— begin —

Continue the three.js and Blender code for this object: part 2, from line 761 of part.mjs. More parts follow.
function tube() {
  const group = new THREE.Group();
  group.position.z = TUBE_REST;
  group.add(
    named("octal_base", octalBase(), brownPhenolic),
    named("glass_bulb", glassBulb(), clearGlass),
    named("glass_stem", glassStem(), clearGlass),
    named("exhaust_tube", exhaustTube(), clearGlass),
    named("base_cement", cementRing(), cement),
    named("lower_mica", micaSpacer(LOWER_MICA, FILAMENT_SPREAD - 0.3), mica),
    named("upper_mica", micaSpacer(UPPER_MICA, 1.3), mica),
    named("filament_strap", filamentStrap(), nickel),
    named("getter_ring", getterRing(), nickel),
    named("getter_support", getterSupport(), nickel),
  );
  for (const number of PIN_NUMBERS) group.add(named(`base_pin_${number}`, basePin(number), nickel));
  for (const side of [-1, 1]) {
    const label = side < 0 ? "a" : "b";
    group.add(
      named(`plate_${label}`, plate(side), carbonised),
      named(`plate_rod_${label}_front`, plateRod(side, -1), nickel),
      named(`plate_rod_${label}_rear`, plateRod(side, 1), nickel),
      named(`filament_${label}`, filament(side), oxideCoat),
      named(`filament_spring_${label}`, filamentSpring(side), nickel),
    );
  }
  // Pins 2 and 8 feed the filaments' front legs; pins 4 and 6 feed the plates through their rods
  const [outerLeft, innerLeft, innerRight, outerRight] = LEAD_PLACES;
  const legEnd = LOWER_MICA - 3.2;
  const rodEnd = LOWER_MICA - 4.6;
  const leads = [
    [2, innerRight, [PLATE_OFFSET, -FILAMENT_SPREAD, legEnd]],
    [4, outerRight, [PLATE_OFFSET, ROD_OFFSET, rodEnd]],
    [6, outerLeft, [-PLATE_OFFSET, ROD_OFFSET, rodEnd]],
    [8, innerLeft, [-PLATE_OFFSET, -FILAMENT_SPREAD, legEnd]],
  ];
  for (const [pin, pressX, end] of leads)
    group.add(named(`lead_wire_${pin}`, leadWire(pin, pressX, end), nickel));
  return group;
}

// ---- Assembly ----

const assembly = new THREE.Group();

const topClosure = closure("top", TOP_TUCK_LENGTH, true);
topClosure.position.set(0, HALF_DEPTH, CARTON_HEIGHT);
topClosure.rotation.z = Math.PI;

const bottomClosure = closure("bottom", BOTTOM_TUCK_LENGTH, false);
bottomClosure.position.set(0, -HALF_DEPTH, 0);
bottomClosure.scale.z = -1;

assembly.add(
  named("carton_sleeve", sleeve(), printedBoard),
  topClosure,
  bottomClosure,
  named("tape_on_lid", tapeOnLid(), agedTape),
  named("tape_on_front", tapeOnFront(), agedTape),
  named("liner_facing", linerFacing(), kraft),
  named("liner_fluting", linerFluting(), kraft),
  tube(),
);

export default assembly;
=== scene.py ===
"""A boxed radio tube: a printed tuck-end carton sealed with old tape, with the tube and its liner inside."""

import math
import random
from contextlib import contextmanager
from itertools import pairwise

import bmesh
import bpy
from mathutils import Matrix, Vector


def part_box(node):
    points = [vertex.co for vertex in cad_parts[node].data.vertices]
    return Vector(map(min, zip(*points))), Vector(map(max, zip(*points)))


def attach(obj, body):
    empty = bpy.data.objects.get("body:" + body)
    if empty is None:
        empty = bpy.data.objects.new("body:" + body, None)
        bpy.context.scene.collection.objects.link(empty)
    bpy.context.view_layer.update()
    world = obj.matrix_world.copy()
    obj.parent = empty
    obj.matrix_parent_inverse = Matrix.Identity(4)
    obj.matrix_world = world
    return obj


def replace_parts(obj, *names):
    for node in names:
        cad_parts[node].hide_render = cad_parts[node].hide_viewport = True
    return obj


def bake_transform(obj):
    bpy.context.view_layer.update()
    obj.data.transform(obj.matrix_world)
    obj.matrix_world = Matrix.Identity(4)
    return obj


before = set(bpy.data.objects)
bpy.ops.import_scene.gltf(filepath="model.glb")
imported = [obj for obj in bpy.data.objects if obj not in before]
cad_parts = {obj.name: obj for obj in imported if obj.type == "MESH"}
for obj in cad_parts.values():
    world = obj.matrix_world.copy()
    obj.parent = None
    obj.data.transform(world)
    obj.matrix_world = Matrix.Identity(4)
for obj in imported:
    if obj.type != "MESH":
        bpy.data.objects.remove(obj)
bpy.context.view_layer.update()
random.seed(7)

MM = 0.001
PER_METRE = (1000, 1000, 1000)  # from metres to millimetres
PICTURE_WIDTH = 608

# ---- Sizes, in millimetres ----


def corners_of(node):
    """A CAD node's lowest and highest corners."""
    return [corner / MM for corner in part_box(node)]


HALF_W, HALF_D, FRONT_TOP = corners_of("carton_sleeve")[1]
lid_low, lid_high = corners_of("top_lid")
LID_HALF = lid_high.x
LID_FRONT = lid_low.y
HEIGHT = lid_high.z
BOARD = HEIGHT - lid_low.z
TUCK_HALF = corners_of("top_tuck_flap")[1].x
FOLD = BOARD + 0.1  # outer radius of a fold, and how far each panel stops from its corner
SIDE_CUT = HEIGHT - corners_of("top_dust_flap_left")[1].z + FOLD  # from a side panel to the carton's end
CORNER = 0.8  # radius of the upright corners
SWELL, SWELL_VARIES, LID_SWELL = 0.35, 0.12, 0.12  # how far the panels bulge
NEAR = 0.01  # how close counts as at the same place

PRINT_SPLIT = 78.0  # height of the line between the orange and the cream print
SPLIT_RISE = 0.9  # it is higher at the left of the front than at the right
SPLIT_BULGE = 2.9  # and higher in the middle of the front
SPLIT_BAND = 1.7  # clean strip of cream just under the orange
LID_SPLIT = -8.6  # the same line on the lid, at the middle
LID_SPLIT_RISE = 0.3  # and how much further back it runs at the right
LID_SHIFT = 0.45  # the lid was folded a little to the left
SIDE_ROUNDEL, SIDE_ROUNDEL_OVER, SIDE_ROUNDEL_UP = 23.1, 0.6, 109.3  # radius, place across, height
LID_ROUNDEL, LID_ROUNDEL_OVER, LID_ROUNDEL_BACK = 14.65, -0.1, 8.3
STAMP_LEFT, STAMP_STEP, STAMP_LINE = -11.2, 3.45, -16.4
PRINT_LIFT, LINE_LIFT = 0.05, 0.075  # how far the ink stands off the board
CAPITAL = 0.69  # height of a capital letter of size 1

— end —

## TASK INSTRUCTIONS
Copy out precisely the lines that begin at the line containing "const assembly = new THREE.Group();" and end at the line containing "zip(*points))), Vector(map(max, zip(*points)))", including both; write nothing else.

## RESPONSE TO THIS TASK
const assembly = new THREE.Group();

const topClosure = closure("top", TOP_TUCK_LENGTH, true);
topClosure.position.set(0, HALF_DEPTH, CARTON_HEIGHT);
topClosure.rotation.z = Math.PI;

const bottomClosure = closure("bottom", BOTTOM_TUCK_LENGTH, false);
bottomClosure.position.set(0, -HALF_DEPTH, 0);
bottomClosure.scale.z = -1;

assembly.add(
  named("carton_sleeve", sleeve(), printedBoard),
  topClosure,
  bottomClosure,
  named("tape_on_lid", tapeOnLid(), agedTape),
  named("tape_on_front", tapeOnFront(), agedTape),
  named("liner_facing", linerFacing(), kraft),
  named("liner_fluting", linerFluting(), kraft),
  tube(),
);

export default assembly;
=== scene.py ===
"""A boxed radio tube: a printed tuck-end carton sealed with old tape, with the tube and its liner inside."""

import math
import random
from contextlib import contextmanager
from itertools import pairwise

import bmesh
import bpy
from mathutils import Matrix, Vector


def part_box(node):
    points = [vertex.co for vertex in cad_parts[node].data.vertices]
    return Vector(map(min, zip(*points))), Vector(map(max, zip(*points)))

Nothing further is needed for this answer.